The Foundry Business Moves From Concept to Revenue

Intel Foundry Services (IFS) was initially framed as a long-term strategic pivot rather than a near-term growth driver. That perception is now changing. Company disclosures over recent quarters indicate that revenue linked to foundry operations, advanced packaging, and external customer manufacturing has been scaling rapidly from a relatively small base.

This growth is not occurring in isolation. Global semiconductor supply chains are being actively reshaped by governments and corporations seeking geographic diversification, security of supply, and advanced-node capacity outside Asia. Intel’s manufacturing footprint in the United States and Europe places it at the center of this realignment, allowing it to attract customers that prioritize resilience and sovereignty alongside cost and performance.

Why the Market Has Largely Overlooked the Expansion

Despite its pace, the foundry business remains overshadowed by Intel’s core CPU segments, which still dominate revenue and investor attention. Losses, heavy capital expenditure, and margin pressure in legacy divisions have shaped the prevailing narrative, often masking progress in newer segments.

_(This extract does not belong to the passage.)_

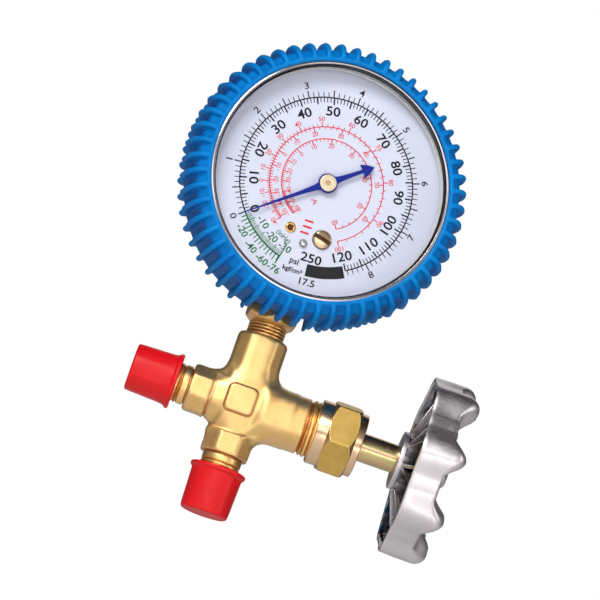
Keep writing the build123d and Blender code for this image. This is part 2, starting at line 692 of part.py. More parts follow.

Another factor is scale. Even at 50% growth, the foundry unit is still smaller than Intel’s traditional businesses. Markets tend to discount high-growth segments until they reach material size or profitability. As a result, the strategic importance of this expansion is often discussed in policy and industry circles more than in equity market commentary.

For global investors, including those in Israel with exposure to semiconductors through technology indices and suppliers, this disconnect matters. It highlights how structural transformation can be underway well before it is reflected in headline financial metrics.

Strategic Implications for Intel and the Semiconductor Sector

Intel’s foundry growth positions the company differently from pure-play chip designers and traditional integrated manufacturers. By opening its fabs to external customers, Intel is attempting to compete in a space long dominated by Asian foundries, while leveraging Western government support and long-term contracts.

This shift also has broader market implications. As foundry capacity expands outside Asia, supply-chain risk premiums may gradually adjust, influencing valuations across the semiconductor landscape. Equipment makers, materials suppliers, and advanced packaging firms stand to benefit as capital investment continues.

For Intel, the challenge remains execution. High growth does not automatically translate into profitability, especially in a capital-intensive business. Cost control, yield improvements, and customer retention will determine whether this growth becomes a durable earnings contributor.

Looking ahead, investors will be watching for clearer financial disclosure around foundry revenues, contract announcements with major customers, and signals that growth can be sustained without excessive margin dilution. While risks remain tied to execution and capital intensity, the rapid expansion of this overlooked business suggests Intel’s future may be shaped as much by manufacturing strategy as by product innovation. Whether markets fully reprice this shift will depend on how quickly growth converts into visible, recurring economic value.